4.2.13

Tédio


Ouvia muito Chopin no final da adolescência. Não sei se sucede a outros, é possível que sim. Ouvia-o sobretudo quando sentia o tédio como um bloco denso que reduzia a minha existência a um caco. Por esses dias, a leitura de Bernardo Soares, a de Álvaro de Campos e a de Pessoa eram obsessivas. Já sabia, pelo mesmo Pessoa, que o tédio, o otium, era o tempo em que a arte era possível, embora isto não me importasse tanto, porque pouco escrevia.

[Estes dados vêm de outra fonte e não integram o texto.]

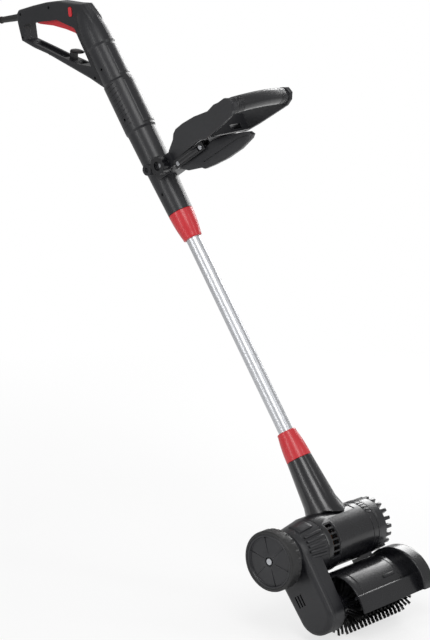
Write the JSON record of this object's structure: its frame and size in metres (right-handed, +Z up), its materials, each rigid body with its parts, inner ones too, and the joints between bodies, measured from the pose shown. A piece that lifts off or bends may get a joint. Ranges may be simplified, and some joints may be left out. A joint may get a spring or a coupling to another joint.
{
  "type": "electric surface brush",
  "caption": "Hand-held electric surface brush: roller brush under a hood, belt drive, guide wheel, lightweight shaft, D-shaped rear handle with trigger and tilting front handle.",
  "frame": {"origin": "middle of the rear grip, where the user's hand holds the machine", "axes": "+Z up, +Y towards the user, +X to the side away from the guide wheel; the shaft leans back 34 degrees as in the picture"},
  "size_m": [0.268, 0.8877, 0.9668],
  "materials": {
    "dark_shell": "satin",
    "black_shell": "satin",
    "soft_black": "matte",
    "red_plastic": "gloss",
    "bright_tube": "satin",
    "steel": "satin",
    "copper": "satin",
    "bristle_nylon": "satin",
    "pale_nylon": "satin"
  },
  "bodies": {
    "housing": {"belt_cover": "dark_shell", "belt_case": "dark_shell", "drive_belt": "soft_black", "motor_shell_front": "black_shell", "motor_shell_rear": "black_shell", "motor_end_cap": "black_shell", "stator": "copper", "carbon_brush_front": "copper", "carbon_brush_rear": "copper", "motor_bearing_left": "steel", "motor_bearing_right": "steel", "brush_bearing": "steel", "brush_bush": "pale_nylon", "brush_hood": "black_shell", "hood_bracket": "black_shell", "wheel_axle": "steel", "shaft_tube": "bright_tube", "lower_collar": "red_plastic", "upper_collar": "red_plastic", "inner_lead": "soft_black", "handle_shell_left": "dark_shell", "handle_shell_right": "dark_shell", "trigger_pin": "steel", "switch_block": "soft_black", "cable_sleeve": "soft_black", "cable_hook": "black_shell", "tilt_bolt": "steel", "tilt_nut": "steel"},
    "motor": {"motor_shaft": "steel", "armature": "copper", "commutator": "copper", "motor_fan": "pale_nylon", "motor_pulley": "steel"},
    "roller": {"brush_shaft": "steel", "brush_core": "black_shell", "bristle_strip_1": "bristle_nylon", "bristle_strip_2": "bristle_nylon", "bristle_strip_3": "bristle_nylon", "bristle_strip_4": "bristle_nylon", "brush_pulley": "pale_nylon", "brush_lock_knob": "black_shell"},
    "wheel": {"guide_wheel": "dark_shell", "wheel_tyre": "soft_black"},
    "trigger": {"trigger": "red_plastic"},
    "lock_button": {"lock_button": "red_plastic"},
    "front_handle": {"front_handle": "dark_shell", "front_grip": "soft_black", "lever_block": "black_shell", "lever_pin_rear": "steel", "lever_pin_front": "steel"},
    "tilt_knob": {"tilt_knob": "black_shell"},
    "clamp_lever": {"clamp_lever": "dark_shell"}
  },
  "joints": [
    {"name": "roller_spin", "type": "hinge", "parent": "housing", "child": "roller", "pos_m": [0, -0.68105, -0.89883], "axis": [1, 0, 0], "continuous": true},
    {"name": "motor_spin", "type": "hinge", "parent": "housing", "child": "motor", "pos_m": [0, -0.62122, -0.81012], "axis": [1, 0, 0], "continuous": true},
    {"name": "wheel_spin", "type": "hinge", "parent": "housing", "child": "wheel", "pos_m": [-0.16, -0.62122, -0.81012], "axis": [1, 0, 0], "continuous": true},
    {"name": "trigger_pull", "type": "hinge", "parent": "housing", "child": "trigger", "pos_m": [0, 0.03149, -0.0158], "axis": [-1, 0, 0], "range_deg": [0, 6], "stiffness_Nm_per_rad": 0.6, "springref_deg": -2.86},
    {"name": "lock_press", "type": "slide", "parent": "housing", "child": "lock_button", "axis": [1, 0, 0], "range_m": [0, 0.0025], "stiffness_N_per_m": 300, "springref_m": -0.0005},
    {"name": "handle_tilt", "type": "hinge", "parent": "housing", "child": "front_handle", "pos_m": [0, -0.27583, -0.2301], "axis": [1, 0, 0], "range_deg": [-45, 45]},
    {"name": "knob_turn", "type": "hinge", "parent": "housing", "child": "tilt_knob", "pos_m": [0, -0.27583, -0.2301], "axis": [1, 0, 0], "continuous": true},
    {"name": "lever_swing", "type": "hinge", "parent": "front_handle", "child": "clamp_lever", "pos_m": [-0.03, -0.3171, -0.22155], "axis": [1, 0, 0], "range_deg": [0, 15]}
  ],
  "couplings": [
    {"joint": "motor_spin", "follows": "roller_spin", "ratio": 2.1818}
  ]
}
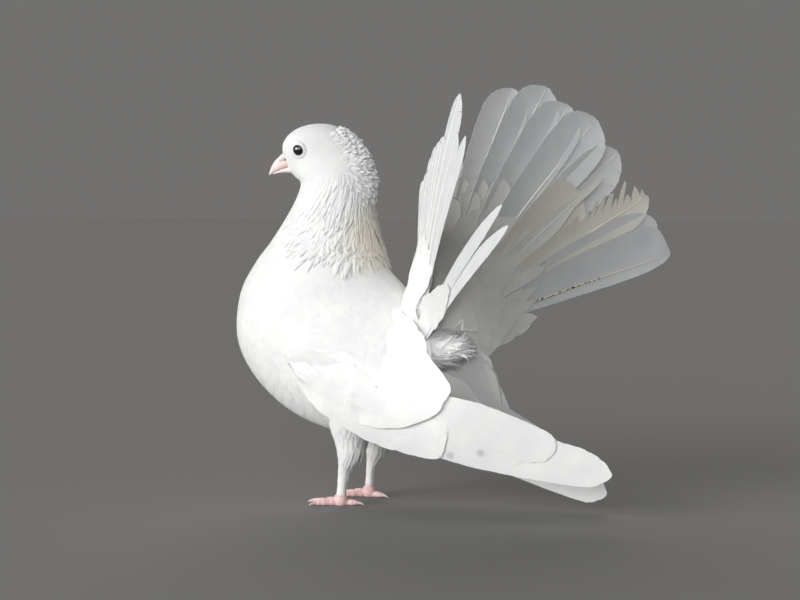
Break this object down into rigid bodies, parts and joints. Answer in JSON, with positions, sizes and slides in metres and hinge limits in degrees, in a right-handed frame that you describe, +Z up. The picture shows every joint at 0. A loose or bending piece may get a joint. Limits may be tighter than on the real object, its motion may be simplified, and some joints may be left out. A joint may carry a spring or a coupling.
{
  "type": "indian fantail pigeon model",
  "caption": "White Indian fantail pigeon, a still standing model with raised fan tail, rough neck feathers and drooped wings.",
  "frame": {"origin": "bottom centre of the bird's box, on the floor under it, level with the soles", "axes": "+Z up, -X the way the breast faces, +Y towards the bird's right side"},
  "size_m": [0.2486, 0.2656, 0.2529],
  "materials": {
    "plumage": "matt white feathers",
    "tail_plumage": "matt white feathers that let some light through",
    "bill": "pale pink horn, satin",
    "cere": "powdery white-pink skin",
    "eye": "black, wet and glossy",
    "foot": "pink scaled skin",
    "claw": "pale horn"
  },
  "bodies": {
    "root": {"torso": "plumage", "neck": "plumage", "head": "plumage", "eye_left": "eye", "eye_right": "eye", "upper_bill": "bill", "lower_bill": "bill", "cere": "cere", "wing_left": "plumage", "wing_right": "plumage", "tail_coverts": "plumage", "undertail": "plumage", "tail_left": "tail_plumage", "tail_right": "tail_plumage", "thigh_left": "plumage", "thigh_right": "plumage", "shank_left": "plumage", "shank_right": "plumage", "foot_left": "foot", "foot_right": "foot", "claw_left_1": "claw", "claw_left_2": "claw", "claw_left_3": "claw", "claw_left_4": "claw", "claw_right_1": "claw", "claw_right_2": "claw", "claw_right_3": "claw", "claw_right_4": "claw"}
  },
  "joints": []
}
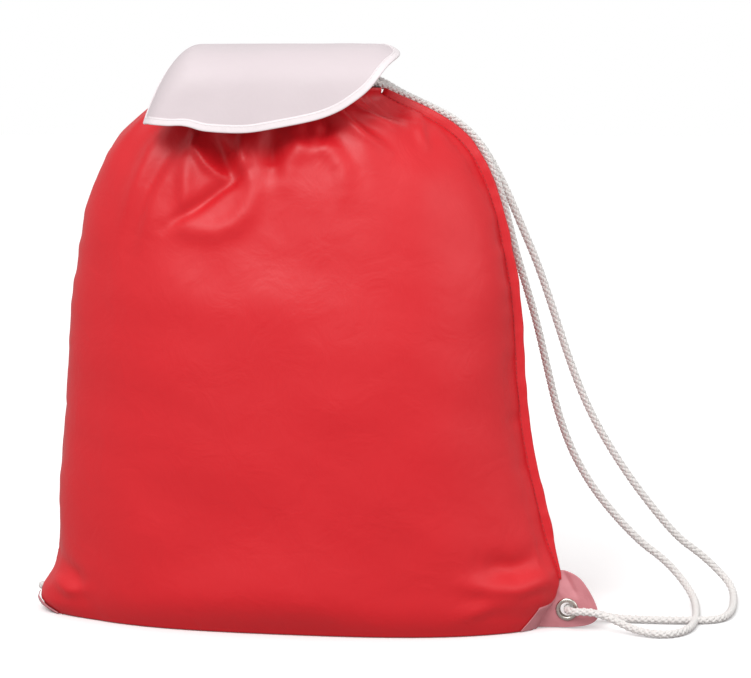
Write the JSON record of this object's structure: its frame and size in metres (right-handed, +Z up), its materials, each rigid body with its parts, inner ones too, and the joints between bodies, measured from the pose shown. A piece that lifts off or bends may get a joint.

Nem era propriamente trespassado pela lancinante consciência da passagem do tempo, talvez por ser cedo para tal ou por ter sido na época mais estóico do que alguma vez fui, revelando por isso a incapacidade, que hoje malogradamente me sobeja, de fruir do tédio. Muito menos o concebia como o último estádio do progresso, como o escreveu recentemente Gonçalo M. Tavares. Acreditava, hoje menos, que esse tédio defluía da alienação que apenas sobre mim se abatia, por ser inabilitado para a vida ou por ter cometido qualquer pecado. Sentia que a desvinculação social era um pecado, o meu dever moral era estar dentro da comunidade, aceitá-la como ela é, as pessoas como elas são, eu como sou, etc.. Sentir tédio, para mim, era já não acreditar. Era também um encontro forçado comigo mesmo, com o outro em mim de quem jamais possuiria - ou possuirei - forma alguma, e não apenas o momento em que o mundo simbólico ostensivamente se revelava absurdo ou, quando menos, arbitrário. Mais tarde, em Ingmar Bergman - sobretudo no excruciante Lágrimas e Suspiros - reencontraria não só Chopin como o próprio tédio.